If you want one rule that prevents this mistake, it’s simple: one risk profile per session. If you change risk settings or unit size mid-session, end the session.

This principle is baked into our template:
Session Rules Template.

The “Clean Play Checklist” (quick self-audit)

If you want a fast way to avoid the worst math mistakes, run this checklist before you play:

  • I know my unit size (1–2% of session bankroll).
  • I set a timer (timeboxing).
  • I have a stop-loss and stop-win.
  • I’m using one risk profile for the session.
  • I’m not trying to “get back to even.”
  • I understand streaks don’t prove I’m due.
  • If I notice tilt triggers, I will end the session.

If you want this in a copy/paste format, use:
Session Rules Template.

Responsible play

Math knowledge helps, but it can’t fix harmful behavior by itself. If gambling feels urgent, secretive, or emotionally necessary, pause and seek support. The smartest bankroll strategy is sometimes stepping away.

Resources:
Responsible Gambling.

FAQ

What’s the #1 math mistake most players make?

Betting too large relative to bankroll. Oversized units turn normal variance into wipeouts. Smaller units reduce ruin risk dramatically.

Does high RTP mean I should play longer?

Not necessarily. Longer play increases exposure and total volume, which gives the edge more time to work. High RTP can reduce drift, but variance still rules sessions.

Can any betting system beat the house?

Not in negative-EV games. Systems can change volatility and the shape of outcomes, but they don’t remove house edge. Many systems simply hide risk until it explodes.
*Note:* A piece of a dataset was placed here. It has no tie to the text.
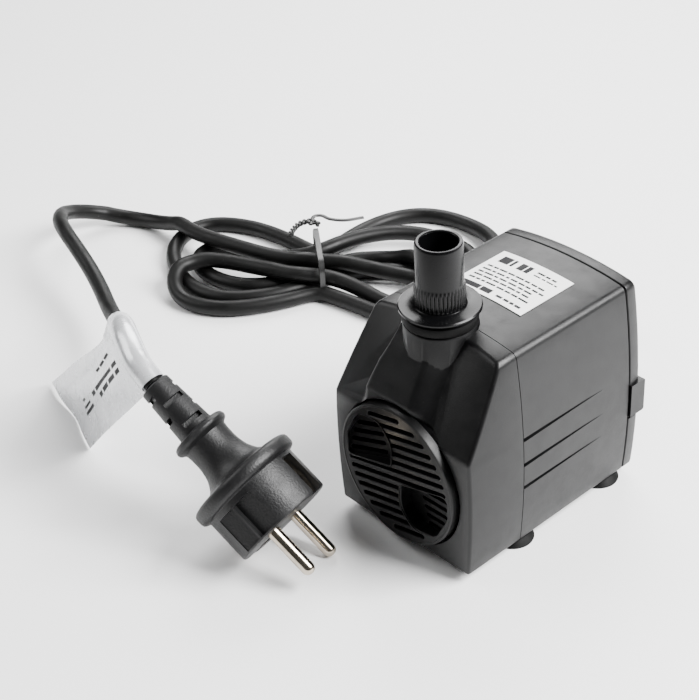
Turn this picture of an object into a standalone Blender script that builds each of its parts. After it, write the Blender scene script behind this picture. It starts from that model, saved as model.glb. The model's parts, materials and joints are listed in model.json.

How do I stop making math mistakes during a session?

Remove decisions: flat staking, timeboxing, stop rules, and one risk profile. If you notice tilt triggers or bargaining thoughts, end the session.

What’s the fastest way to improve my results?

Improve behavior: smaller units, shorter sessions, and strict stop rules. You can’t control outcomes, but you can control exposure.